喪中はがきを受け取ったことはあっても「喪中」が何なのか、よくわからない人は多いのではないでしょうか。亡くなった人の死を悼み、身を慎む期間とされる喪中。具体的にやってはいけない行為について解説します。
喪中とは? 意味と期間
「喪中」とは、亡くなった近親者の死を悼む期間です。喪中の間、遺族は行動を慎み、近親者を亡くした悲しみを癒します。亡くなった人と自分の関係によって喪中の期間は異なりますが、明治時代に定められた法律によると、父母や夫が亡くなった場合は13か月、妻や子どもが亡くなった場合は90日などとなっていました。
現在、この法律は撤廃されており、喪中期間について法的な決まりはなく、配偶者や父母は約1年、子どもや兄弟は3ヵ月~1年とされています。
また、喪中と似たものとして「忌中」があります。忌中は亡くなった人が無事にあの世へたどり着けるよう、遺族が供養する期間です。亡くなった人との関係に関わらず、遺族は7日ごとに法要を行い、49日目の法要で「忌明け」となります。
なお、忌中は喪中期間に含まれます。
喪中にやってはいけない行為4つ
喪中期間、遺族は行動を慎まなくてはなりませんが、具体的にはお祝い事や遠方への移動を控えることになります。ここでは、代表的なNG行為を4つ挙げます。
正月関連の祝い事
正月に関することはすべてNGです。正月飾りやおせち料理で新年を祝うことはもちろん、正月に客を招いて宴会を開いたり、初詣に出かけたりすることもできません。また年賀状も控え、代わりに喪中はがきを送ります。
宴席への出席
披露宴などの祝い事への出席も、本来は遠慮すべきです。しかし、最近は出席する人の心情が落ち着いていて、周囲の人も喪中の人が出席することを気にしなければ出席しているケースも少なくありません。
逆に身内を亡くした悲しみが癒えない場合、お祝いの席に出席しても、招いた側が気を遣ってしまいます。宴席に招かれた場合は自分の精神状態を主催者に伝え、相談しましょう。
旅行
喪中に遠距離の旅行も控えるべき行動といわれています。喪中は身を慎み派手な行動を避ける時期であり、旅行は娯楽と考えられ「派手な行動」とされているのです。「喪中の人が遠方に出かけると悪いことが起こる」という言い伝えが残る地域もあります。
入籍・結婚式
入籍や結婚式についても、喪中に行うことを避けることがあります。
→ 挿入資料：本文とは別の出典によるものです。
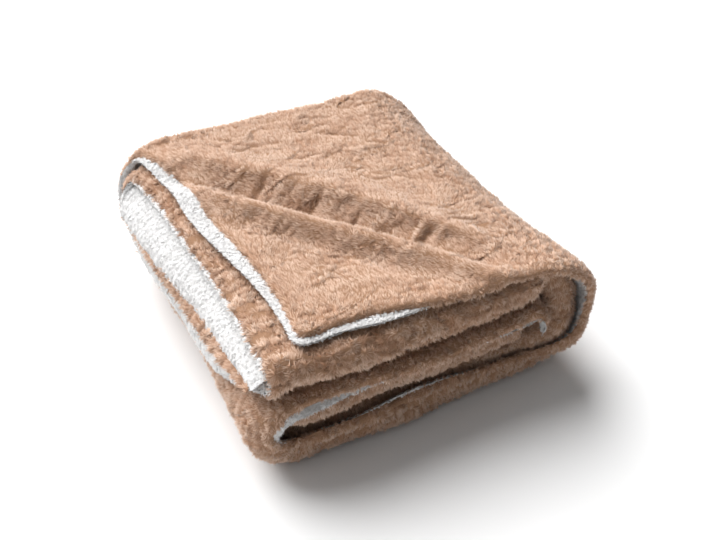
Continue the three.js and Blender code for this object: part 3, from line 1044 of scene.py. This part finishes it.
def sherpa_fluff(at, sizes, rng):
    """The corners of curled strands of sherpa at places of its cloth."""
    count = len(at.u)
    height = curly(at.u, at.v)
    slope = tilted(at, curly(at.u + 1, at.v) - height, curly(at.u, at.v + 1) - height)
    flow = combed_way(slope, rng.uniform(-FLUFF.turn, FLUFF.turn, (count, 1)))
    side = np.cross(flow, slope)
    lean = np.radians(rng.uniform(*FLUFF.lean, (count, 1)) - STRAND.upright_at_rim * at.rim[:, None])
    long = sizes.curl * raised(FLUFF.size, rng.random((count, 1)))
    half = side * sizes.curl_width * raised(FLUFF.size, rng.random((count, 1))) / 2
    low = at.place[:, 2] < ON_FLOOR
    sunk = rng.uniform(-FLUFF.sunk, FLUFF.sunk, (count, 1))
    root = at.place + at.normal * (np.where(low, 0, height)[:, None] + sunk) * MM
    tip = root + long * (np.cos(lean) * slope + np.sin(lean) * flow)
    tip_facing = unit(slope + flow * FLUFF.tip_forward)
    own = rng.uniform(-FLUFF_TINT_AND_SHADE.own, FLUFF_TINT_AND_SHADE.own, (count, 1))
    # Painted shade: curls are darker where the sherpa's relief is low
    tint = np.clip(FLUFF_TINT_AND_SHADE.middle + FLUFF_TINT_AND_SHADE.height * height[:, None] + own, 0, 1)
    return strand_corners(root, half, tip, slope, tip_facing, tint)


class THROW_OT_fur_pile(bpy.types.Operator):
    """Make the strands of the fur wherever the fur cloth can be seen"""

    bl_idname = "throw.fur_pile"
    bl_label = "Fur pile"

    def execute(self, context):
        sizes, colours = context.scene.throw_sizes, context.scene.throw_colours
        grid = cloth_grids(Fold(sizes), "fur")
        at, rng = spread_places(
            grid, sizes.strands, STRAND.seed, x=grid.x, y=grid.y, hem=in_fur(("lip",), THIRDS),
            on_top=in_fur(*TOP_LAYER), at_end=in_fur(*LAYER_ENDS),
        )
        strands = fur_strands(at, sizes, rng)

        tones = colours.fur_shaded_root, colours.fur_tip, colours.fur_shade
        finish = pile_finish("fur strands", *tones, sheen=0.25)
        from_front = np.argsort(at.place[:, 1])
        for k, group in enumerate(np.array_split(from_front, FUR_PIECES), 1):
            piece = joined_strands(f"fur_pile_{k}", *(values[group] for values in strands))
            piece.data.materials.append(finish)
            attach(piece, "root")
        return {"FINISHED"}


class THROW_OT_sherpa_curls(bpy.types.Operator):
    """Make the curls of the sherpa wherever the sherpa cloth can be seen"""

    bl_idname = "throw.sherpa_curls"
    bl_label = "Sherpa curls"

    def execute(self, context):
        sizes, colours = context.scene.throw_sizes, context.scene.throw_colours
        grid = cloth_grids(Fold(sizes), "sherpa")
        at, rng = spread_places(grid, sizes.curls, FLUFF.seed)
        tones = colours.sherpa_shaded_root, colours.sherpa_tip, colours.sherpa_shade
        finish = pile_finish("sherpa curls", *tones, sheen=0.1)
        piece = joined_strands("sherpa_curls", *sherpa_fluff(at, sizes, rng))
        piece.data.materials.append(finish)
        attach(piece, "root")
        return {"FINISHED"}


class THROW_PT_panel(bpy.types.Panel):
    """The throw's pieces and settings"""

    bl_idname = "THROW_PT_panel"
    bl_label = "Throw"
    bl_space_type = "VIEW_3D"
    bl_region_type = "UI"
    bl_category = "Throw"

    def draw(self, context):
        for group in (context.scene.throw_sizes, context.scene.throw_colours, context.scene.throw_studio):
            for name in group.__annotations__:
                self.layout.prop(group, name)
        for operator in OPERATORS:
            self.layout.operator(operator.bl_idname)


GROUPS = {"throw_sizes": ThrowSizes, "throw_colours": ThrowColours, "throw_studio": ThrowStudio}
OPERATORS = (THROW_OT_stage, THROW_OT_cloths, THROW_OT_fur_pile, THROW_OT_sherpa_curls)


def register():
    for kind in (*GROUPS.values(), *OPERATORS, THROW_PT_panel):
        bpy.utils.register_class(kind)
    for name, group in GROUPS.items():
        setattr(bpy.types.Scene, name, PointerProperty(type=group))


def unregister():
    for name in GROUPS:
        delattr(bpy.types.Scene, name)
    for kind in (THROW_PT_panel, *OPERATORS, *GROUPS.values()):
        bpy.utils.unregister_class(kind)


def main():
    register()
    for operator in OPERATORS:
        getattr(bpy.ops.throw, operator.bl_idname.split(".")[1])()


if __name__ == "__main__":
    main()
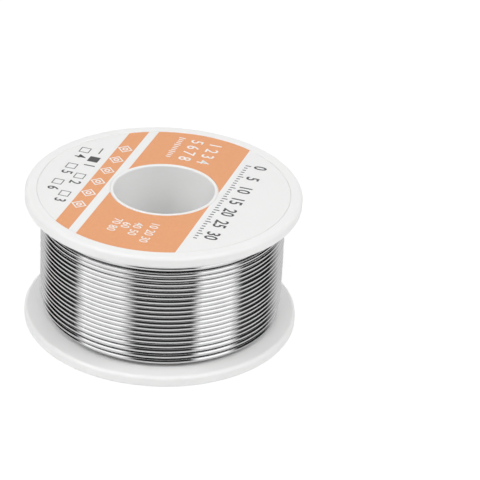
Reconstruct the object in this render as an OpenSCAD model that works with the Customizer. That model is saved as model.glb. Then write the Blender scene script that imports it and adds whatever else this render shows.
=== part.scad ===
// Solder wire spool: two like moulded halves pressed together at the middle of the hub,
// a round label in the front half's recess, and one length of flux cored wire.
// Millimetres. +Z is the spindle axis, and the origin is the middle of the face it rests on.

/* [Spool] */
// Diameter of both flanges
flange_d = 55; // [52:0.5:64]
// Width over both flanges
spool_w = 29; // [24:0.5:44]
// Thickness of a flange at its rim
flange_t = 2.4; // [1.8:0.1:3.2]
// Rounding of both flanges' outer edges
rim_r = 0.7; // [0.3:0.05:0.85]
// Rounding of the mouths of the bore
mouth_r = 0.3; // [0.15:0.05:0.4]
// Diameter of the spindle bore
bore_d = 20; // [16:0.5:22]
// Diameter of the barrel that the wire is wound on
barrel_d = 39.8; // [38:0.2:43]
// Wall of the bore tube and of the barrel
hub_wall = 2.4; // [1.6:0.1:2.6]

/* [Label recess] */
// Depth of the recess below the rim
recess_depth = 0.2; // [0.2:0.05:0.8]
// Rounding of the edges of the rim and the lip beside the recess
step_r = 0.15; // [0.05:0.05:0.15]
// Width of the raised rim outside the recess
rim_w = 2.4; // [1.4:0.1:3.4]
// Width of the raised lip round the bore
lip_w = 0.7; // [0.65:0.05:2]
// Thickness of the label
label_t = 0.1; // [0.06:0.02:0.2]
// Gap between the label and the edges of its recess
label_gap = 0.1; // [0.05:0.05:0.4]

/* [Hub joint] */
// Ribs across the hub, half of them with a pin and half with a socket
rib_count = 6; // [4:2:8]
// Thickness of a rib
rib_t = 1.4; // [0.8:0.1:2]
// Diameter of a joint pin
pin_d = 2.4; // [1.6:0.1:2.8]
// Length of a joint pin
pin_len = 3; // [2:0.5:5]
// Wall round a pin socket
boss_wall = 1.1; // [0.8:0.1:1.3]
// Clearance round a pin in its socket
pin_clear = 0.05; // [0.02:0.01:0.1]
// Clearance past the tip of a pin, and between the ribs of the two halves
seat_clear = 0.4; // [0.2:0.1:0.8]

/* [Wire] */
// Diameter of the wire
wire_d = 1; // [0.8:0.05:1.1]
// Diameter of the flux core in the wire
flux_d = 0.36; // [0.3:0.02:0.44]
// Layers of wire, with the outer one
wire_layers = 5; // [3:1:6]
// Least gap between neighbouring turns of the outer layer
turn_gap = 0.44; // [0.42:0.01:0.8]
// Width beside each flange where the outer layer lies one layer lower
low_w = 3.6; // [3:0.1:6]
// Clearance round the wire where it passes through the barrel
start_clear = 0.2; // [0.1:0.05:0.4]
// Length of the folded end inside the barrel
start_fold = 4; // [2:0.5:6]

/* [Hidden] */

flange_r = flange_d / 2;
half_w = spool_w / 2;
bore_r = bore_d / 2;
bore_tube_r = bore_r + hub_wall;
barrel_r = barrel_d / 2;
barrel_bore_r = barrel_r - hub_wall;
lip_r = bore_r + lip_w;
recess_r = flange_r - rim_w;

rib_turn = 360 / rib_count;
first_rib_az = rib_turn / 2;
boss_r = (bore_tube_r + barrel_bore_r) / 2;
boss_d = pin_d + 2 * (pin_clear + boss_wall);
pin_lead = pin_d / 8;
joint = 0.2;

wire_r = wire_d / 2;
layer_rise = wire_d * sqrt(3) / 2;
top_r = barrel_r + wire_r + (wire_layers - 1) * layer_rise;
low_r = top_r - layer_rise;
wound_w = spool_w - 2 * flange_t;

// The outer layer is a tube with a few flat sides, so its loops rest on the core at mid chord
loop_rings = 24;
tube_sides = 6;
loops = min(24, floor((wound_w - wire_d) / (wire_d + turn_gap)));
pitch = (wound_w - wire_d) / loops;
chord = cos(180 / loop_rings);
top_core_r = (top_r - wire_r) * chord;
low_core_r = (low_r - wire_r) * chord;
climb_w = pitch / 2;
end_az = 118;

start_z = flange_t + wire_r + start_clear;
fold_r = wire_d;
round_fn = 128;
small_fn = 32;
corner_steps = 5;

// Points along a rounded corner from angle a0 to a1
function corner(r, z, radius, a0, a1) = [
    for (i = [0 : corner_steps])
        let (a = a0 + (a1 - a0) * i / corner_steps)
            [r + radius * cos(a), z + radius * sin(a)]
];

// Half section of one half: outer face at z = 0, joint face at z = half_w
half_section = concat(
    [[bore_r, half_w]],
    corner(bore_r + mouth_r, mouth_r, mouth_r, 180, 270),
    corner(lip_r - step_r, step_r, step_r, 270, 360),
    [[lip_r, recess_depth], [recess_r, recess_depth]],
    corner(recess_r + step_r, step_r, step_r, 180, 270),
    corner(flange_r - rim_r, rim_r, rim_r, 270, 360),
    corner(flange_r - rim_r, flange_t - rim_r, rim_r, 0, 90),
    [[barrel_r, flange_t], [barrel_r, half_w], [barrel_bore_r, half_w],
        [barrel_bore_r, flange_t], [bore_tube_r, flange_t], [bore_tube_r, half_w]]
);

module at_rib(i) {
    rotate([0, 0, first_rib_az + i * rib_turn]) translate([boss_r, 0, 0]) children();
}

module rib() {
    rib_len = barrel_bore_r - bore_tube_r + 2 * joint;
    rib_h = half_w - seat_clear / 2 - flange_t + joint;
    translate([-rib_len / 2, -rib_t / 2, flange_t - joint]) cube([rib_len, rib_t, rib_h]);
}

module boss() {
    translate([0, 0, flange_t - joint])
        cylinder(d = boss_d, h = half_w - flange_t + joint, $fn = small_fn);
}

module pin() {
    translate([0, 0, half_w - joint])
        cylinder(d = pin_d, h = pin_len - pin_lead + joint, $fn = small_fn);
    translate([0, 0, half_w + pin_len - pin_lead])
        cylinder(d1 = pin_d, d2 = pin_d - 2 * pin_lead, h = pin_lead, $fn = small_fn);
}

module socket() {
    socket_depth = pin_len + seat_clear;
    translate([0, 0, half_w - socket_depth])
        cylinder(d = pin_d + 2 * pin_clear, h = socket_depth + joint, $fn = small_fn);
}

// Hole in the barrel that the first turn of wire starts from
module start_hole() {
    translate([barrel_bore_r - joint, 0, start_z]) rotate([0, 90, 0])
        cylinder(d = wire_d + 2 * start_clear, h = hub_wall + 2 * joint, $fn = small_fn);
}

// Both halves come from one mould: turned over, pins at even ribs meet sockets at odd ribs
module moulded_half() {
    difference() {
        union() {
            rotate_extrude($fn = round_fn) polygon(half_section);
            for (i = [0 : rib_count - 1]) at_rib(i) {
                rib();
                boss();
            }
            for (i = [0 : 2 : rib_count - 1]) at_rib(i) pin();
        }
        for (i = [1 : 2 : rib_count - 1]) at_rib(i) socket();
        start_hole();
    }
}

module spool_rear_half() {
    color("whitesmoke") moulded_half();
}

module spool_front_half() {
    color("white") translate([0, 0, spool_w]) rotate([180, 0, 0]) moulded_half();
}

module label() {
    label_z = spool_w - recess_depth;
    color("darkorange") translate([0, 0, label_z]) difference() {
        cylinder(r = recess_r - label_gap, h = label_t, $fn = round_fn);
        translate([0, 0, -joint])
            cylinder(r = lip_r + label_gap, h = label_t + 2 * joint, $fn = round_fn);
    }
}

// Inner end of the wire: in through the barrel and folded up inside it
module wire_start() {
    fold_x = barrel_bore_r - wire_r - fold_r;
    color("silver") intersection() {
        union() {
            translate([fold_x, 0, start_z]) rotate([0, 90, 0])
                cylinder(d = wire_d, h = barrel_r - fold_x + joint, $fn = small_fn);
            translate([fold_x, 0, start_z + fold_r]) rotate([90, 0, 0]) rotate([0, 0, 180])
                rotate_extrude(angle = 90, $fn = small_fn) translate([fold_r, 0])
                    circle(d = wire_d, $fn = small_fn);
            translate([fold_x - fold_r, 0, start_z + fold_r])
                cylinder(d = wire_d, h = start_fold, $fn = small_fn);
        }
        cylinder(r = barrel_r, h = half_w, $fn = round_fn);
    }
}

// The layers under the outer one, which fill the barrel from flange to flange
module wire_inner_layers() {
    z0 = flange_t;
    z1 = spool_w - flange_t;
    color("gray") rotate_extrude($fn = round_fn) polygon([
        [barrel_r, z0], [low_core_r, z0], [low_core_r, z0 + low_w], [top_core_r, z0 + low_w],
        [top_core_r, z1 - low_w], [low_core_r, z1 - low_w], [low_core_r, z1], [barrel_r, z1]
    ]);
}

// Ease from 0 to 1
function ease(t) = let (s = max(0, min(1, t))) s * s * (3 - 2 * s);

// Radius of the outer layer at a height: it climbs a layer in half a turn before each step
function winding_r(z) =
    let (from_flange = min(z - flange_t, spool_w - flange_t - z))
        low_r + layer_rise * ease((from_flange - (low_w - wire_r - climb_w)) / climb_w);

function turn_dir(az) = [-sin(az), cos(az), 0];

// Centre line: one unbroken helix
ring_az = [for (i = [0 : loops * loop_rings]) end_az + i * 360 / loop_rings];
helix = [
    for (i = [0 : loops * loop_rings])
        let (z = flange_t + wire_r + i * pitch / loop_rings, r = winding_r(z))
            [r * cos(ring_az[i]), r * sin(ring_az[i]), z]
];
last_az = ring_az[len(ring_az) - 1];
first_end = helix[0] - wire_d * turn_dir(end_az);
cut_end = helix[len(helix) - 1] + wire_d * turn_dir(last_az);

// One ring of the tube, square to the turn at this azimuth
function tube_ring(centre, az, radius) = [
    for (k = [0 : tube_sides - 1])
        let (a = 360 * k / tube_sides)
            centre + radius * [cos(a) * cos(az), cos(a) * sin(az), sin(a)]
];

// Least distance between centre line points over half a loop apart, less the wire
function least_gap(points) = min([
    for (i = [0 : len(points) - 1], j = [i + loop_rings / 2 : 1 : len(points) - 1])
        norm(points[i] - points[j])
]) - wire_d;

// The tube runs straight for one diameter at both ends, and its cut end has the flux bore
module wire_outer_layer() {
    rings = concat(
        [tube_ring(first_end, end_az, wire_r)],
        [for (i = [0 : len(helix) - 1]) tube_ring(helix[i], ring_az[i], wire_r)],
        [tube_ring(cut_end, last_az, wire_r), tube_ring(cut_end, last_az, flux_d / 2),
            tube_ring(helix[len(helix) - 1], last_az, flux_d / 2)]
    );
    corners = [for (ring = rings) each ring];
    last_ring = (len(rings) - 1) * tube_sides;
    sides = [
        for (i = [0 : len(rings) - 2], k = [0 : tube_sides - 1])
            let (
                a = i * tube_sides + k,
                b = i * tube_sides + (k + 1) % tube_sides,
                c = b + tube_sides,
                d = a + tube_sides
            )
                each [[a, b, c], [a, c, d]]
    ];
    first_cap = [for (k = [1 : tube_sides - 2]) [0, k + 1, k]];
    last_cap = [for (k = [1 : tube_sides - 2]) [last_ring, last_ring + k, last_ring + k + 1]];
    echo(str("wire_outer_layer: ", loops, " loops, least gap to itself ",
        least_gap(concat([first_end], helix, [cut_end])), " mm"));
    color("silver") polyhedron(corners, concat(first_cap, sides, last_cap));
}

// Rosin flux that shows at the cut end of the wire
module flux_core() {
    fit_r = flux_d / 2 * cos(180 / tube_sides);
    color("goldenrod") translate(helix[len(helix) - 1]) rotate([0, 0, last_az]) rotate([-90, 0, 0])
        cylinder(r = fit_r, h = wire_d, $fn = small_fn);
}

spool_front_half();
spool_rear_half();
label();
wire_start();
wire_inner_layers();
wire_outer_layer();
flux_core();
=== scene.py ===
import math
import random

import bmesh
import bpy
from mathutils import Matrix, Vector


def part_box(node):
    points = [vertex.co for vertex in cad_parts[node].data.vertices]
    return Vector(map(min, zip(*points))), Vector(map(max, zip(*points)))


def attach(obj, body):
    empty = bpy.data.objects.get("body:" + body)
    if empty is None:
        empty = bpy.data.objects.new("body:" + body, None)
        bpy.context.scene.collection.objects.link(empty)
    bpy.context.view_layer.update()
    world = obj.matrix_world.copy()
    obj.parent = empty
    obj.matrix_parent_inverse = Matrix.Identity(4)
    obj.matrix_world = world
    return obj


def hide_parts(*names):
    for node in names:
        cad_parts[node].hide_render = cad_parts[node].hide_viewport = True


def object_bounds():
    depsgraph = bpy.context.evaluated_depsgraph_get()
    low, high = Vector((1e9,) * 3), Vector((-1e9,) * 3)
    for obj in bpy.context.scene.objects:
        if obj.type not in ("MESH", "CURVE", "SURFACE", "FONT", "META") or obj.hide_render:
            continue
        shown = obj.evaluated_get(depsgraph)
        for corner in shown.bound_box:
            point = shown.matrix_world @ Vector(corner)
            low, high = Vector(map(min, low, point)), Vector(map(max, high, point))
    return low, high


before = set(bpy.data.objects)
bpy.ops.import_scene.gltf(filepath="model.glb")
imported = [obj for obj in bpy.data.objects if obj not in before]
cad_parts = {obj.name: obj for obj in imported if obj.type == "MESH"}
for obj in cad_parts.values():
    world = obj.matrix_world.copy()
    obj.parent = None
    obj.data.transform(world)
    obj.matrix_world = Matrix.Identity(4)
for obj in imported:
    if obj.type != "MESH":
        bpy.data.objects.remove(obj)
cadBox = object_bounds()
mm = 0.001
print("frame loaded:", ", ".join(sorted(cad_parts)))

# sizes in millimetres, angles in degrees; the spool lies on its rear flange, with +Z up through its bore
spool = {"width": cadBox[1].z / mm, "radius": cadBox[1].x / mm, "flange": 2.4, "barrelRadius": 19.9}
spool["middle"] = spool["width"] / 2


# camera: a long lens, a little off level
view = {"distance": 465.75, "elevation": 29.9, "aimHeight": 14.5, "yaw": -2.203, "pitch": 0.391,
        "roll": 3.0995, "lens": 173.77, "nearest": 10}


def setCamera(v):
    tilt = math.radians(v["elevation"])
    lens = bpy.data.cameras.new("camera")
    lens.lens = v["lens"]
    lens.clip_start = v["nearest"] * mm
    eye = bpy.data.objects.new("camera", lens)
    eye.matrix_world = (
        Matrix.Translation((0, -v["distance"] * math.cos(tilt) * mm,
                            (v["distance"] * math.sin(tilt) + v["aimHeight"]) * mm))
        @ Matrix.Rotation(math.radians(v["yaw"]), 4, "Z")
        @ Matrix.Rotation(math.radians(90 - v["elevation"] + v["pitch"]), 4, "X")
        @ Matrix.Rotation(math.radians(v["roll"]), 4, "Z"))
    bpy.context.scene.collection.objects.link(eye)
    bpy.context.scene.camera = eye
    bpy.context.scene.view_settings.view_transform = "Standard"


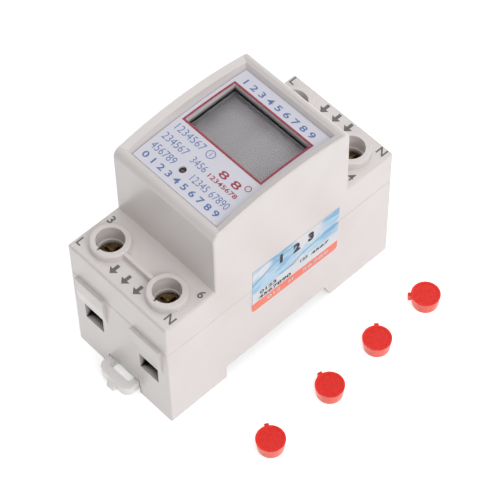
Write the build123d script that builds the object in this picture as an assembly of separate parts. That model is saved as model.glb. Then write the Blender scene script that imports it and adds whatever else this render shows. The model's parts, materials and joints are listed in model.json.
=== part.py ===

ただし、入籍については慶事ではないので、喪中でも問題ないとする考え方もあります。
すでに決まっているNG行為の対応は周囲と相談する
喪中にやってはいけない行為を挙げましたが、自身が結婚式を挙げたり、長期の旅行に出かけたりする場合、すでにキャンセルができなければ最近は無理に取りやめない傾向にあります。
また、結婚式の日取りを決める前に両家のいずれかが喪中になった場合は、両家で相談して対応を決めるケースが多いようです。
現在、法律などで決められた喪中期間はなく、自身の気持ちが落ち着いていればNG行為を行っても問題なしと考える人は増えています。ただし、地域によって喪中を重視するところもあります。喪中のNG行為に対する対応は、周囲の人々と相談してきめるとよいでしょう。